Brief: Search the data for the string "each" and extract every line where it appears.

-=-=-

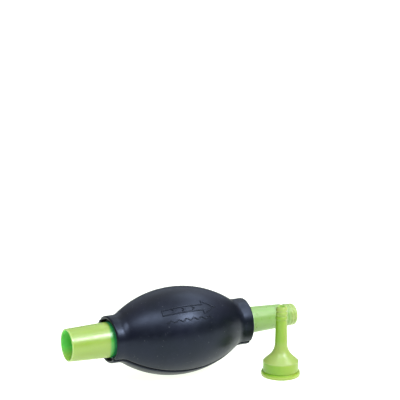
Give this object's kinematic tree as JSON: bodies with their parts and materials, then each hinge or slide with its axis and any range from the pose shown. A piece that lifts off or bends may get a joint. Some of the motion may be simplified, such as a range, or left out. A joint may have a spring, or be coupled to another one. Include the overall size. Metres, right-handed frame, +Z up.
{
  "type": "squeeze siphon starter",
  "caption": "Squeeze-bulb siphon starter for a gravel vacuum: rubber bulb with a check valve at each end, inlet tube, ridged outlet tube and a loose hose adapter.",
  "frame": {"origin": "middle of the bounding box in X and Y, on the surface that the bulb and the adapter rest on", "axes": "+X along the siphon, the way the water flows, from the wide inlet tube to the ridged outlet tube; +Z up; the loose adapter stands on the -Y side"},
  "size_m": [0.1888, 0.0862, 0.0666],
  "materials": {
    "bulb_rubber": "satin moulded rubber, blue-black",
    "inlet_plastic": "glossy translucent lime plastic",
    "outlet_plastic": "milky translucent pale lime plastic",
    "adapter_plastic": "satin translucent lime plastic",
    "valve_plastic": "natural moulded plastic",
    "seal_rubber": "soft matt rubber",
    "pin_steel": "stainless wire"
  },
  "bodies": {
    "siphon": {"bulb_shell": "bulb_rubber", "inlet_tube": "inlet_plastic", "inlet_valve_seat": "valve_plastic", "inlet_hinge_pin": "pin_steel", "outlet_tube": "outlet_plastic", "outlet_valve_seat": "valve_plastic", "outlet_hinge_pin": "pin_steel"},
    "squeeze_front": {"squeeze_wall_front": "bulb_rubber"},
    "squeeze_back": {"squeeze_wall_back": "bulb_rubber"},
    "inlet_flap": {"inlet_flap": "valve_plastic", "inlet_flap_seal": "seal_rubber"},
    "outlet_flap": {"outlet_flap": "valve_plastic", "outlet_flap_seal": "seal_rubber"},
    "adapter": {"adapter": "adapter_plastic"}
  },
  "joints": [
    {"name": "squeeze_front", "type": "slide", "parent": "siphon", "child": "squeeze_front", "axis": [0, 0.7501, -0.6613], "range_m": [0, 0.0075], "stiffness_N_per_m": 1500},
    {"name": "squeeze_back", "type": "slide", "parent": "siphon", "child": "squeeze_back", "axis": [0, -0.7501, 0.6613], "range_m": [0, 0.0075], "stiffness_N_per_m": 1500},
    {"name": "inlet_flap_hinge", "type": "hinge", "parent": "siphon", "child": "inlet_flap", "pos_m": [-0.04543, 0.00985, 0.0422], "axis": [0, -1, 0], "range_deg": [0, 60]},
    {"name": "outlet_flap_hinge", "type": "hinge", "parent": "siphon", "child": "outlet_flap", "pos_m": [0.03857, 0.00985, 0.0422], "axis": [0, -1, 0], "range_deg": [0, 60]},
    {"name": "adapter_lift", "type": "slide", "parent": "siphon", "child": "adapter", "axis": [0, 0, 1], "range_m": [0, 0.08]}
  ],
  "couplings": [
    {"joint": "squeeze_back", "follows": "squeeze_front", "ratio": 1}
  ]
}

-=-=-

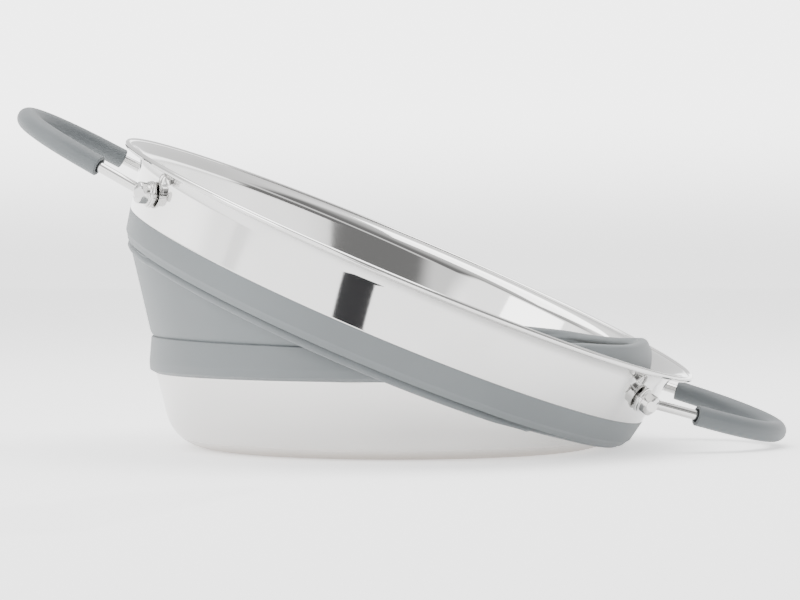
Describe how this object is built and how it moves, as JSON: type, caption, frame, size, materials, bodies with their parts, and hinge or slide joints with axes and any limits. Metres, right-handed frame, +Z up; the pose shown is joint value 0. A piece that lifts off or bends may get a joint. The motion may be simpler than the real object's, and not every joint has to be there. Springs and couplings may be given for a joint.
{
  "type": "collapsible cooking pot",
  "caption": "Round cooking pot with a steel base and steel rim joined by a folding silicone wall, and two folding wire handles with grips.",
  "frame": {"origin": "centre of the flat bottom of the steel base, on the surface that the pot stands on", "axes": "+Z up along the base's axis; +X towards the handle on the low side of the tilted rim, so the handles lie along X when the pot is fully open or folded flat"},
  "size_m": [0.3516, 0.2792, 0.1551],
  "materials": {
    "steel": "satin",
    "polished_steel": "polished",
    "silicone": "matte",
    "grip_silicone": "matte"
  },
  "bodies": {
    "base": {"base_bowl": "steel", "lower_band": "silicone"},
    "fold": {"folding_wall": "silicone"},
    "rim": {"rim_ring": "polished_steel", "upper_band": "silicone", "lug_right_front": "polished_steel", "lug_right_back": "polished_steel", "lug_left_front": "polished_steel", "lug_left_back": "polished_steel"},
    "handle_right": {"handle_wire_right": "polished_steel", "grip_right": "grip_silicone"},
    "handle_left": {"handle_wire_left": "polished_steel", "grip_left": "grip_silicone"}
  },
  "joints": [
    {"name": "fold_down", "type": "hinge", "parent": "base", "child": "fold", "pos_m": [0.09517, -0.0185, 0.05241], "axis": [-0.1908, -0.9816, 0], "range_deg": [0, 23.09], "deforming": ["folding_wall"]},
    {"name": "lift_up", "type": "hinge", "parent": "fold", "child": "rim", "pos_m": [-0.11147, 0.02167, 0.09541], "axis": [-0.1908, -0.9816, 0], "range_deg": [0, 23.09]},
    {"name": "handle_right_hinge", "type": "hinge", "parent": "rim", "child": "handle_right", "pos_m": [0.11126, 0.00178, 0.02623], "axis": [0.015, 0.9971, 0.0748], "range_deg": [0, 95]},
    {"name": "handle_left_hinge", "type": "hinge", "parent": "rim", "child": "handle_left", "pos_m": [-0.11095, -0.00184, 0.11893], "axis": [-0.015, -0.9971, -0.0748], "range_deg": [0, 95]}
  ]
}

-=-=-

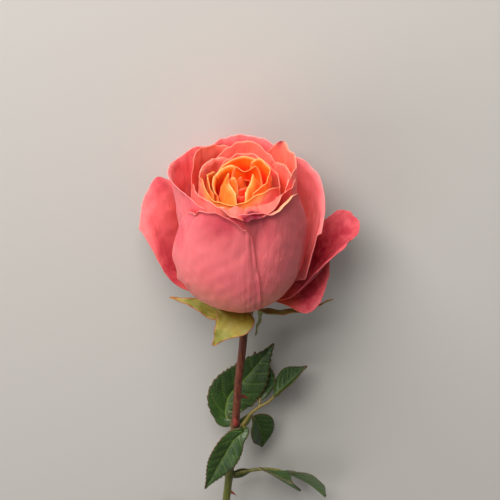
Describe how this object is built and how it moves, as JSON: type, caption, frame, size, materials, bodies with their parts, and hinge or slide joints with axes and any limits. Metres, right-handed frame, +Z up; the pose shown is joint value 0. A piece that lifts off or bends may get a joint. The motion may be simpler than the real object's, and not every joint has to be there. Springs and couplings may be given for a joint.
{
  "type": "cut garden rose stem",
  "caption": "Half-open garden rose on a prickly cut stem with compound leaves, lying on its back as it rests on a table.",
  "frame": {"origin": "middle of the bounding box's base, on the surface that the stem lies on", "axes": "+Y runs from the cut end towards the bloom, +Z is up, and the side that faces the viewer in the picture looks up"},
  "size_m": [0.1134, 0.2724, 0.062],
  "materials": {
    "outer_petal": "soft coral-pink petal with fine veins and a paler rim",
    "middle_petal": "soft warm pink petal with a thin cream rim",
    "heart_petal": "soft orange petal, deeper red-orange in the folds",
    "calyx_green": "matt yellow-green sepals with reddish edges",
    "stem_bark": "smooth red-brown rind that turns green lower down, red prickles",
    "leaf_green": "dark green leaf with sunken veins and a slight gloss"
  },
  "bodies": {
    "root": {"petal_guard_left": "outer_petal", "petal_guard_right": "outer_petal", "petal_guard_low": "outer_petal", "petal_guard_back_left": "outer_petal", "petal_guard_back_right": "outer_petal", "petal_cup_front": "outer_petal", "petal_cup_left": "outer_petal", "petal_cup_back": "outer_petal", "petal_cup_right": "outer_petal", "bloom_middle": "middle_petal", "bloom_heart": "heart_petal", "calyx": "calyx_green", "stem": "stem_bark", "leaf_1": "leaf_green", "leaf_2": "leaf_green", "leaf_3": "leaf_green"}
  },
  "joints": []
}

-=-=-

Task answer:
Give this object's kinematic tree as JSON: bodies with their parts and materials, then each hinge or slide with its axis and any range from the pose shown. A piece that lifts off or bends may get a joint. Some of the motion may be simplified, such as a range, or left out. A joint may have a spring, or be coupled to another one. Include the overall size. Metres, right-handed frame, +Z up.
  "caption": "Squeeze-bulb siphon starter for a gravel vacuum: rubber bulb with a check valve at each end, inlet tube, ridged outlet tube and a loose hose adapter.",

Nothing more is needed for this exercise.